Okay, the title is a little facetious, but hear me out because this is a hot take, or a psychotic rant... I'm not sure, but you aren't the same person you were 10 years ago, and you definitely aren't the same person 10 years before that. I mean, think about how much you changed in the past 5 and tell me honestly you won't change 5 more years down the road. And the thing is no one stays the same. Not you, not your friends, and definitely not your sweetheart.
So people say to wait forevermore for marriage because you just don't know someone unless you know them for like 5 years. That's nonsense. You still won't know who they will become. It seems to me like the majority of people expect the wrong things from a marriage, like an ideal person to always make them happy and be whatever they want at the time rather than a partner to help and be helped by as you work towards a common goal that's bigger than yourselves. The key to a long lasting marriage is to not get divorced.
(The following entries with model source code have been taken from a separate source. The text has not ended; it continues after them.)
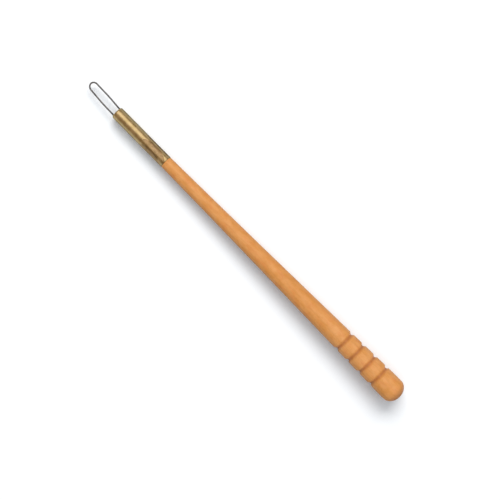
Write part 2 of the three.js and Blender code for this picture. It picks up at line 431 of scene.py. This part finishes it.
woodFinish = {
    "light": (0.825, 0.352, 0.098),
    "deep": (0.75, 0.292, 0.061),
    "red": (0.78, 0.262, 0.065),
    "redShare": 0.45,
    "paleToneTint": (1.03, 1.07, 1.20),  # beads and neck are paler and less saturated
    # painted shade in the groove bottoms, dark enough to stand in for the shade of deeper grooves
    "grooveShadeTint": (0.66, 0.55, 0.53),
    # end grain takes more lacquer, and this tint also holds painted shade at the dome's rim and the
    # tenon's end
    "grainAndShadeAtEndsTint": (0.67, 0.65, 0.82),
    "pith": (0.0, -14.0, 22.0),  # the middle of the tree, in millimetres from the tool's axis
    "ringSpacing": 1.6,
    "ringWander": 5.0,
    "roughness": 0.48,
    "gloss": 0.28,
    "relief": 0.04,  # millimetres from pore to ridge
    # Stretch along, across and up, then the noise's scale, detail, roughness and distortion.
    "grains": {
        "wander": ((0.02, 0.12, 0.12), 1.0, 2.0),
        "fibre": ((0.05, 3.0, 3.0), 1.0, 4.0, 0.6),
        "fineFibre": ((0.25, 14.0, 14.0), 1.0, 3.0, 0.6),
        "fleck": ((0.6, 11.0, 11.0), 1.0, 1.0, 0.5),
        "turning": ((7.0, 0.3, 0.3), 1.0, 2.0, 0.6),
        "mottle": ((0.22, 0.42, 0.42), 1.0, 3.0, 0.6),
        "blush": ((0.18, 0.36, 0.36), 1.3, 2.0, 0.5, 0.4),
    },
    # How much each of them darkens the wood.
    "depths": {"lateWood": 0.05, "fibre": 0.14, "fineFibre": 0.2, "fleck": 0.13,
               "turning": 0.06},
}


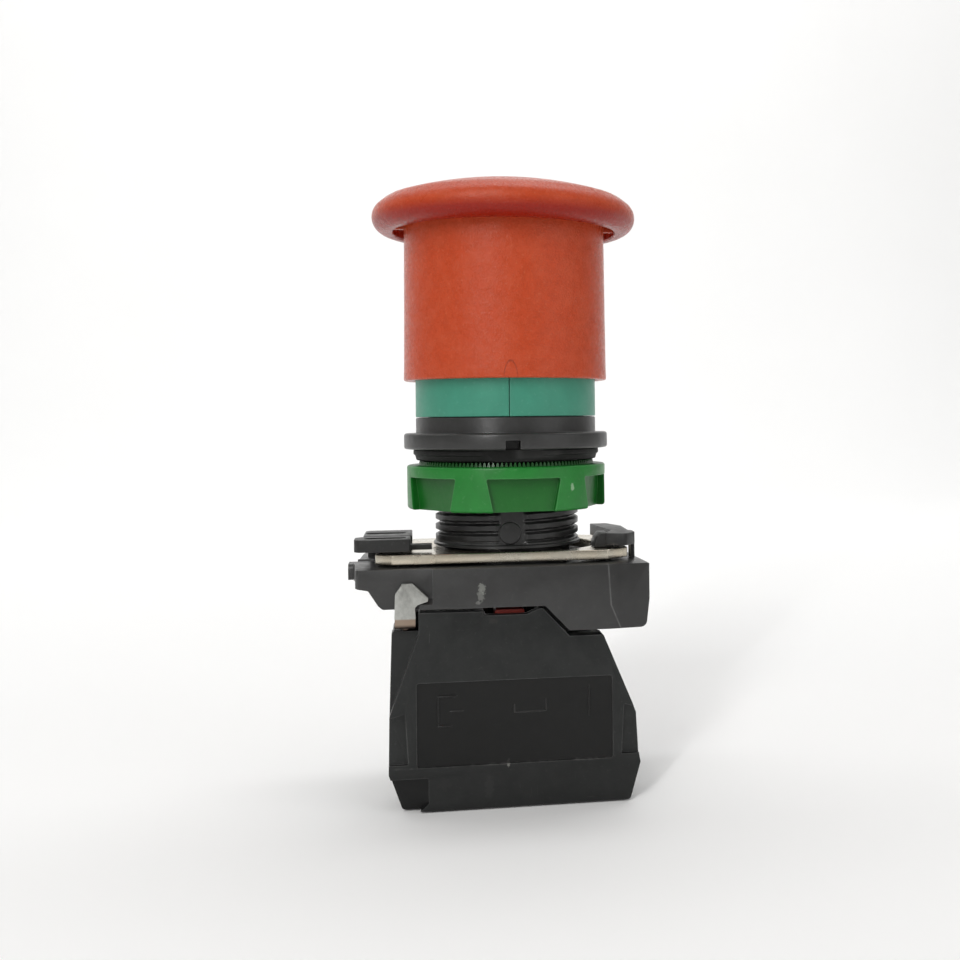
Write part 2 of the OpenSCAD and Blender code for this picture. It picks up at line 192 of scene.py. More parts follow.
def bake_mods(ob):
    dg = bpy.context.evaluated_depsgraph_get()
    dg.update()
    me = bpy.data.meshes.new_from_object(ob.evaluated_get(dg))
    ob.modifiers.clear()
    ob.data = me
    return ob


def boolean(ob, others, op="DIFFERENCE"):
    if not isinstance(others, (list, tuple)):
        others = [others]
    c = join(list(others)) if len(others) > 1 else others[0]
    m = ob.modifiers.new("b", "BOOLEAN")
    m.operation = op
    m.solver = "EXACT"
    m.object = c
    m.use_self = len(others) > 1
    bake_mods(ob)
    bpy.data.objects.remove(c)
    return ob


def cut(ob, *others):
    return boolean(ob, list(others), "DIFFERENCE")


def add(ob, *others):
    for o in others:
        boolean(ob, o, "UNION")
    return ob


def tidy(ob, dissolve=True):
    bm = bmesh.new()
    bm.from_mesh(ob.data)
    bmesh.ops.remove_doubles(bm, verts=bm.verts, dist=0.003)
    if dissolve:
        bmesh.ops.dissolve_limit(bm, angle_limit=rad(0.4), verts=bm.verts, edges=bm.edges)
    bmesh.ops.recalc_face_normals(bm, faces=bm.faces)
    bm.to_mesh(ob.data)
    bm.free()
    return ob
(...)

Now, I often hear marriage as a business agreement when things like this get brought up. It's not. There's a spiritual side to marriage, like a mixing of souls kind of thing. If you aren't the spiritual type, you can think of it as spending so much time with someone, your personalities mix with each other (also a danger in long-term relationships). It's fine for marriage. It's supposed to be like that, but I also believe that break up of long-term relationships or marriages damages a person's soul, like they became a part of you and when you reject it, you reject a part of yourself. The trouble is that personalities change, so basing a relationship on personality only is unstable. It's just as unstable as looks, which also change (yes, my title is a clickbait lie).
So base marriage or long-term relationships on something bigger than yourselves you decide to stay committed to all your life. Decide to just make it work, and then follow through. It's really the only thing that makes any sense.